March 30, 1939, plaintiff Cecil Borror, while traveling south on Sepulveda Boulevard, noted that one of his cylinders was “missing.” He therefore pulled his car off the highway and parked six or eight inches west of the westerly pavement line of the boulevard. His co–plaintiffs were riding in a truck just behind him. They likewise stopped and parked off the highway. A few minutes later defendant, while driving his automobile at a speed of from 35 to 40 miles per hour in a southerly direction on the same boulevard struck the parked truck in which plaintiffs Floyd Borror and Edward Miller had been riding, causing the truck to strike plaintiff Cecil Borror's parked automobile, as a result of which the plaintiffs received personal injuries and the truck was damaged.

Defendant filed a cross–complaint against plaintiffs seeking damages as a result of the injuries which he received in the accident.

It is necessary for us to determine three questions, which will be stated and answered hereunder seriatim.

First: Is there substantial evidence to sustain the trial court's findings that:

(a) Plaintiffs' automobiles were not parked upon the highway at the time of the accident, and

(b) Plaintiffs were not contributorily negligent.

This question must be answered in the affirmative.

(a) The defendant concedes that each of the plaintiffs testified that their cars were parked “clear off the pavement.” This testimony was substantial evidence to sustain the trial court's finding that plaintiffs' automobiles were not parked upon the highway at the time of the accident in question.

(b) Since the evidence discloses that there was substantial evidence to sustain the trial court's finding that plaintiffs' automobiles were not parked upon the highway when the accident occurred, section 582 of the Vehicle Code, St.1935, p. 190, was not applicable to the facts of the instant case and it was, therefore, a question of fact for the trial court to determine from all of the evidence whether plaintiffs were contributorily negligent. The evidence being conflicting the trial court's determination of this issue is binding upon this court. For the applicable rules of law in such a situation see In re Estate of Winzeler, 42 Cal.App.2d 246, 248, 108 P.2d 720.

Second: Did the trial court err in awarding plaintiff Cecil Borror damages in the sum of $360?

This question must be answered in the negative. Plaintiff Cecil Borror testified that he was disabled for a week or two, that his earning capacity as truckman was $2.50 or $3.00 a day, and that he suffered pain in his “shoulder bone” for about a month.

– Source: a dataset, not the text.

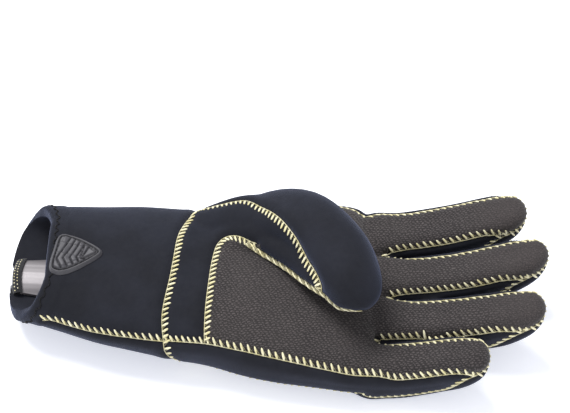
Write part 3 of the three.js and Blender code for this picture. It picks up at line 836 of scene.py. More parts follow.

The amount of damages awarded to said plaintiff rested within the sound discretion of the trial judge based on the foregoing evidence, and we are of the opinion that the award was reasonable.

Third: In view of the fact that all plaintiffs recovered in the aggregate only the sum of $1,037 damages on their complaint, did the trial court err in allowing them to recover the amount of their costs on defendant's cross–complaint, upon which judgment was entered in their favor?

This question must be answered in the negative. Section 1032, subsection (a) of the Code of Civil Procedure, is not applicable to the instant question. This section applies to costs allowed to plaintiffs. The pertinent section in the present case is section 1032, subsection (b) of the Code of Civil Procedure, which is applicable to defendants and reads in part thus:

“In the superior court, except as otherwise expressly provided, costs are allowed of course: * * * (b) To the defendant upon a judgment in his favor * * * in the actions mentioned in subdivision (a) of this section, or as to whom the action is dismissed.”

Subdivision (a) of section 1032 of the Code of Civil Procedure allows costs to a successful plaintiff in an action for the recovery of money or damages as a matter of course, unless he falls within an exception noted in the section, which exception does not apply to this case. The present action is an action for the recovery of damages and, since the judgment was in favor of cross–defendants, the trial judge properly entered a judgment providing “that the cross–defendants have and recover their costs herein taxed in the sum of $28.”

For the foregoing reasons, the judgment is affirmed.

McCOMB, Justice.

MOORE, P. J., and W. J. WOOD, J., concurred.